Early Reflections on Using Weblogs Next Year

As I only started blogging with my students in the spring of this last year, I've begun the process of evaluating and reflecting on what I'll need to change for next year. I definitely intend on using blogmeister again because for elementary students it has all the features I need and ease of use. Our school is very careful about protecting our students and not allowing pictures or personal information, and with this tool I can maintain these requirements. This last year I just let the kids blog and did a brain storming session to begin with and whole class reflections every few days on what we were doing. My connections between blogging and the language arts standards were tenous since I didn't really know what to expect and didn't have clearly defined goals.
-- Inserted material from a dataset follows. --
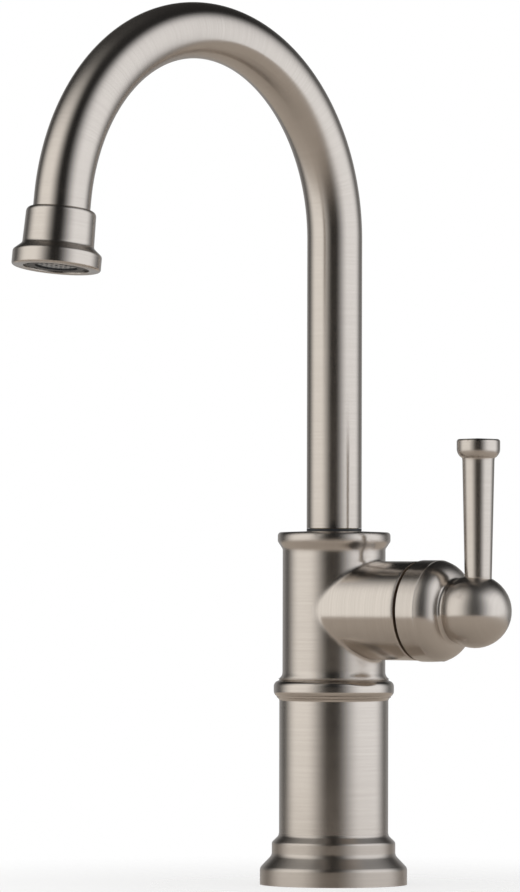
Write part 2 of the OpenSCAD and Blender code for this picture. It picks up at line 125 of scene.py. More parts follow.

I was just happy to have the kids posting and commenting on each other's ideas with out my intervention. Now I really need to think of the standards/goals of what I'm trying to do, and whether I'm going to expand blogging out of the writer's workshop model into other curriculum areas. Anne Davis has some very useful points to bring up based on her lessons learned and extensive experience with blogging. Will Richardson summarizes a panel discussion at the NECC also on the topic of lessons learned. Within his article he mentions Tim Lauer who brought up a wiki that is very easy to set up called instiki Lauer mentions that a teacher gave each student their own page which would function similar to how a weblog would work, where as I used it more as a bulletin board for an endangered animal project my students were working on and they used the wiki to post questions and assist each other in finding sources and pictures for their reports. I know I'll be doing literarture circles this year and Anne Davis also has a good starting page to explore ideas on using a weblog to do so.